Crowd Counting Tech has Key Societal Impacts

Posted on Tuesday, June 15th, 2021

Image of a crowd of people crossing the street, only visible from the waist down
Quick: how many people are in this image? Computers can perform that count in milliseconds, which can help enhance public safety or monitor social distance.

New computer vision methods for accurate crowd counting and informed decision making.

Traffic control. Public security. Social distancing enforcement. Precision agriculture.

These are just some of the societal applications made possible by crowd counting, a popular topic in computer vision. The field of computer vision studies how to use computers to extract information from images or videos. In crowd counting, computers can tally up the number of people, vehicles, or agricultural crop pests, for example. Since objects may be partially blocked and similar objects may appear to be different sizes due to perspective—a challenge known as scale variation—computers can struggle, resulting in low counting accuracy.
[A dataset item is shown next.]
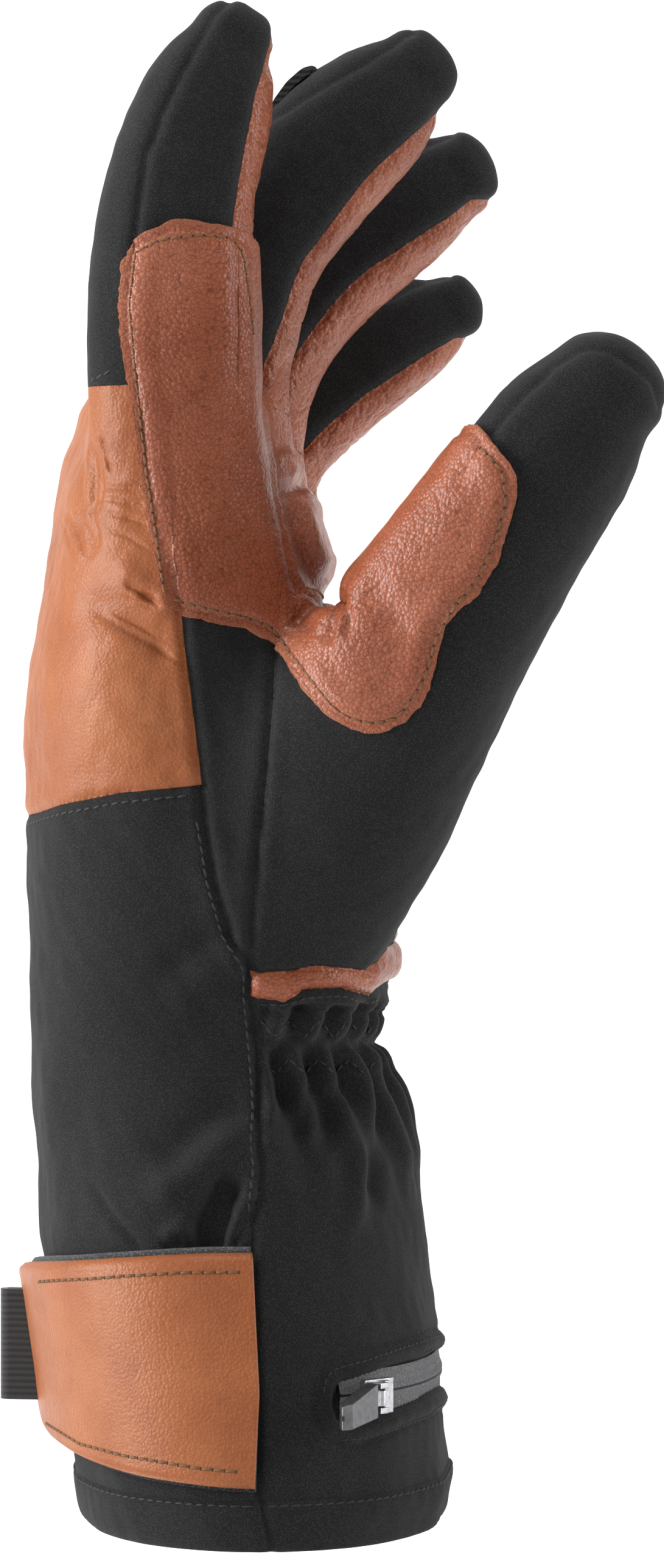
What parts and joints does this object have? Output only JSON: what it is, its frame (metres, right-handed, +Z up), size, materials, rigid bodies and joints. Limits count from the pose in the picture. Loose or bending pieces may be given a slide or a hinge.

Dr. Minglun Gong, a professor and the director of the University of Guelph’s School of Computer Science, has worked with his PhD students to develop a novel Artificial Intelligence-based method to train computers to crowd count more effectively.

Like the Human Brain

For a computer to “see” and analyze an image, it learns from a neural network modelled loosely after the human brain. These networks are made up of many layers, which hold interconnected nodes that act like neurons in our brains—combining input signals and outputting the result. Gong’s team developed a novel neural network design that extracts features from multiple resolution scales. The result: the computer learns how to count objects with different scales and densities more accurately. 

Testing the Model

The researchers evaluated their model by testing it on three existing crowd counting datasets and compared it to the best available crowd counting methods. They found that their model resulted in more accurate counts than existing methods, was more robust when image resolution was poor, and was more flexible—it could be trained using one dataset and applied to another, while maintaining its accuracy.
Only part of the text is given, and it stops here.